Pull every line holding the string "part" from the records below.

## start Records for processing

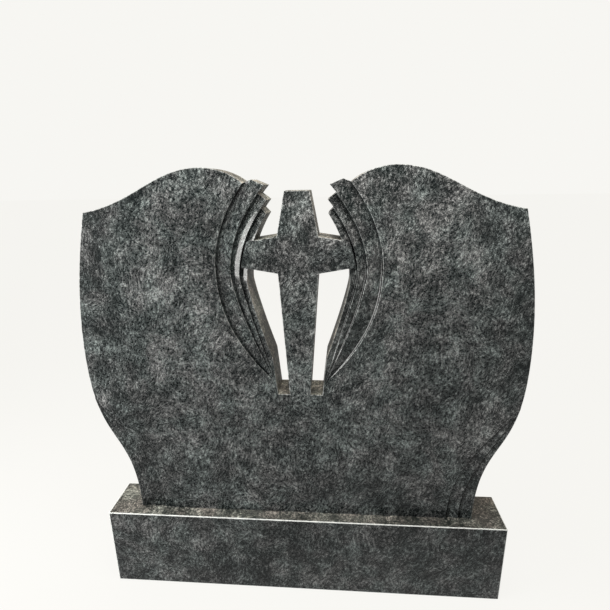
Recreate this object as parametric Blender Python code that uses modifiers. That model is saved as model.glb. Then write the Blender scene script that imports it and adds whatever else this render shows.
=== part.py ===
"""Polished granite headstone: a winged upright slab with a pierced cross, on a plain base block.

Metres, +Z up. The carved front faces -Y, and the origin is the middle of the base's underside.
The slab's own sizes are half widths from its centre line and heights above the base's top.
"""
import bmesh
import bpy
from math import pi
from mathutils import Matrix, Vector
from mathutils.geometry import interpolate_bezier

# Base block
BASE_LENGTH = 1.000
BASE_DEPTH = 0.115
BASE_HEIGHT = 0.217
BASE_ARRIS = 0.002

# Slab, and how it sits on the base
SLAB_THICKNESS = 0.080
SLAB_SETBACK = 0.030
SLAB_ARRIS = 0.0012
JOINT_GAP = 0.0003

# Flank of the slab: foot, widest place and outer shoulder corner
FOOT_HALF_WIDTH = 0.4225
BULGE_HALF_WIDTH = 0.5125
BULGE_HEIGHT = 0.418
SHOULDER_HALF_WIDTH = 0.4648
SHOULDER_HEIGHT = 0.757
FOOT_RISE = 0.235
BULGE_DROP = 0.245
BULGE_RISE = 0.130
SHOULDER_LEAN = 0.26
SHOULDER_DROP = 0.100

# Crest of each wing
CREST_OFFSET = 0.203
CREST_HEIGHT = 0.846
SHOULDER_REACH = 0.118
SHOULDER_SWEEP = 0.019
CREST_OUTER_REACH = 0.097
CREST_INNER_REACH = 0.040
NOTCH_REACH = 0.017
NOTCH_LIFT = 0.016

# Cross, of one stone with the wings
CROSS_HEIGHT = 0.7975
LIMB_TOP_HALF_WIDTH = 0.0263
CROSSING_HALF_WIDTH = 0.0442
SHAFT_FOOT_HALF_WIDTH = 0.0242
ARM_TOP_HEIGHT = 0.703
ARM_THICKNESS = 0.080
ARM_TOP_SLOPE = 0.155
ARM_UNDER_SLOPE = 0.170

# Windows beside the shaft
SILL_HEIGHT = 0.3335
SILL_WIDTH = 0.028
SLOT_CORNER_OFFSET = 0.062
SLOT_CORNER_RISE = 0.0915

# Carved lines of a wing, from the body inwards to the wing's inner edge
INNER_BELLY_OFFSET = 0.1125
INNER_BELLY_HEIGHT = 0.602
BAND_WIDTHS = (0.0330, 0.0200, 0.0175)
BELLY_STEP = 0.010
LINE_TOPS = ((0.1130, 0.8140), (0.0822, 0.7928), (0.0768, 0.7623), (0.0656, 0.7508))
LINE_LOWER_POWERS = (2.2, 1.35, 1.15, 1.2)
ROOT_RISE = 0.0325
ROOT_STEP = 0.0014
UPPER_POWER = 2.0

# Square-cut ends of the three bands
FIRST_END_PEAK = (0.0953, 0.8208)
FIRST_TIP_HEIGHT = 0.8095
SECOND_TIP_HEIGHT = 0.7792

# Depth of each band's dip behind the front face, at its top end and at its root
DIP_DEPTHS = (0.008, 0.014, 0.016)
ROOT_DEPTHS = (0.006, 0.0025, 0.002)
DIP_WIDTHS = (0.0062, 0.0080, 0.0060)
ROOT_WIDTHS = (0.0062, 0.0030, 0.0025)
EDGE_DEPTHS = (0.0, 0.003, 0.005)
RIDGE_DEPTH = 0.0004
DIP_SHARE = 0.5
DIP_POWER = 1.5
EDGE_POWER = 3.0
ROOT_FADE = 0.2
ROOT_FADE_REACH = 0.25

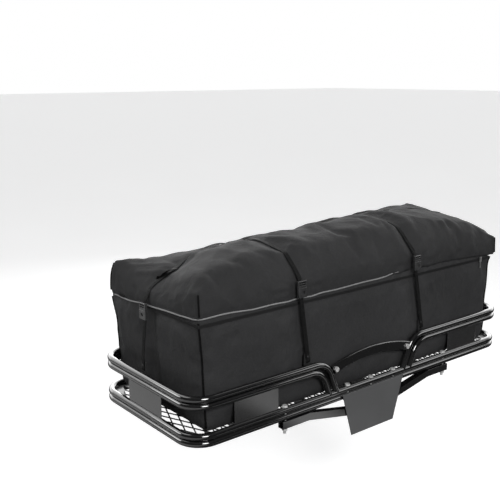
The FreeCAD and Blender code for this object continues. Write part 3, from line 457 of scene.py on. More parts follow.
def ribbon(name, line, out, width=17.5, thick=1.6):
    """Closed strap: line runs along its inner face, out points away from what lies under it."""
    along = tangents(line)
    out = unit_rows(out - along * np.sum(out * along, axis=1, keepdims=True))
    side = np.cross(along, out)
    half, edge = width / 2, STRAP_EDGE
    # across the strap, out from the inner face
    profile = [(-half, edge), (-half, thick - edge), (-half + edge, thick), (-half / 3, thick),
               (half / 3, thick), (half - edge, thick), (half, thick - edge), (half, edge),
               (half - edge, 0), (half / 3, 0), (-half / 3, 0), (-half + edge, 0)]
    metres = distances(line) / 1000
    points, uvs = [], []
    for i in range(len(line)):
        for across, height in profile:
            points.append(line[i] + side[i] * across + out[i] * height)
            uvs.append((metres[i], across / 1000))
    return make_mesh(name, points, loft_faces(len(line), len(profile)), MAT["webbing"],
                     uvs=uvs, recalc=True)


def upper_hull(points):
    """Upper convex hull of 2D points given from left to right, as a taut strap lies."""
    kept = []
    for x, y in points:
        while len(kept) >= 2:
            (x1, y1), (x2, y2) = kept[-2:]
            if (x2 - x1) * (y - y1) - (y2 - y1) * (x - x1) < 0:
                break
            kept.pop()
        kept.append((x, y))
    return np.array(kept)


# ---------------------------------------------------------------- the bag's shape

def lerp(start, end, share):
    return start + (end - start) * share


def spline_kernel(r):
    return np.where(r > 0, r * r * np.log(r + 1e-12), 0)


SPLINE_UNIT = 300.0  # millimetres to one unit of the height spline
SPLINE_SOFTNESS = 1e-4


def height_spline(points, heights):
    """Thin plate spline through the heights; returns it as a function of x and y."""
    knots = np.asarray(points, float) / SPLINE_UNIT
    n = len(knots)
    gaps = np.linalg.norm(knots[:, None] - knots[None], axis=2)
    kernel = spline_kernel(gaps) + SPLINE_SOFTNESS * np.eye(n)
    plane = np.c_[np.ones(n), knots]
    system = np.block([[kernel, plane], [plane.T, np.zeros((3, 3))]])
    weights = np.linalg.solve(system, np.r_[np.asarray(heights, float), 0, 0, 0])

    def height(x, y):
        x, y = np.broadcast_arrays(np.asarray(x, float) / SPLINE_UNIT,
                                   np.asarray(y, float) / SPLINE_UNIT)
        r = np.sqrt((x[..., None] - knots[:, 0]) ** 2 + (y[..., None] - knots[:, 1]) ** 2)
        bend = spline_kernel(r) @ weights[:n]
        return bend + weights[n] + weights[n + 1] * x + weights[n + 2] * y

    return height


# The folds between the lid's top and its four sides, x, y, z.
REAR_FOLD = np.array([
    (-713, -248, 459), (-680, -232, 471), (-620, -215, 487), (-540, -205, 503), (-440, -197, 517),
    (-330, -192, 528), (-200, -188, 532), (0, -182, 536), (120, -178, 538), (235, -174, 539),
    (400, -178, 530), (520, -192, 510), (620, -214, 480), (690, -234, 452), (722, -243, 437),
], float)
FRONT_FOLD = np.array([
    (-720, 240, 474), (-600, 236, 464), (-480, 230, 460), (-330, 218, 463), (-100, 212, 469),
    (100, 210, 477), (300, 210, 490), (500, 210, 506), (650, 208, 519), (722, 205, 524),
], float)
LEFT_FOLD = np.array([
    (-713, -248, 459), (-714, -183, 450), (-711, -102, 435), (-706, -30, 417), (-704, 40, 410),
    (-706, 90, 416), (-711, 134, 424), (-716, 197, 448), (-720, 240, 474),
], float)
RIGHT_FOLD = np.array([
    (722, -243, 437), (723, -195, 457), (722, -122, 473), (721, -22, 489), (721, 83, 505),
    (722, 205, 524),
], float)
# Points on the lid's top, x, y, z.
TOP_POINTS = np.array([
    (-328, -123, 536), (-328, -30, 541), (-328, 45, 514), (-328, 120, 491),
    (235, -122, 547), (235, -30, 558), (235, 30, 551), (235, 66, 536), (235, 130, 508),
    (-50, -100, 539), (-50, 0, 545), (-50, 90, 504), (80, 0, 545),
    (400, -100, 545), (400, 0, 549), (400, 100, 524), (550, -110, 522), (550, 0, 533),
    (550, 100, 521), (640, -110, 500), (640, 0, 512), (640, 100, 514),
    (-676, 40, 432), (-645, 40, 447), (-619, 40, 457), (-588, 42, 464), (-553, 45, 476),
    (-525, 46, 489), (-450, 52, 503), (-390, 60, 508),
    (-680, -203, 483), (-645, -155, 498), (-595, -95, 506), (-520, -20, 511), (-540, -150, 509),
    (-430, -100, 526), (-660, -100, 474), (-640, -40, 462), (-680, 130, 441), (-620, 140, 456),
    (-520, 140, 470), (-420, 150, 478),
], float)
_known = np.vstack([REAR_FOLD, FRONT_FOLD[1:-1], LEFT_FOLD[1:], RIGHT_FOLD[1:], TOP_POINTS])
top_z = height_spline(_known[:, :2], _known[:, 2])

# Height of the seam between tub and lid: x, z along the rear and y, z along the left end.
SEAM_REAR = [(-722, 385), (-622, 384), (-529, 378), (-410, 376.5), (-283, 376.5), (-148, 378),
             (56, 380), (149, 388), (230, 391), (372, 390), (461, 388), (554, 383), (640, 378),
             (700, 371)]
SEAM_LEFT = [(-256, 384), (-159, 375), (-50, 371), (68, 365), (131, 359), (216, 354), (272, 351)]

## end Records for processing

_Full solution_
=== part.py ===
The FreeCAD and Blender code for this object continues. Write part 3, from line 457 of scene.py on. More parts follow.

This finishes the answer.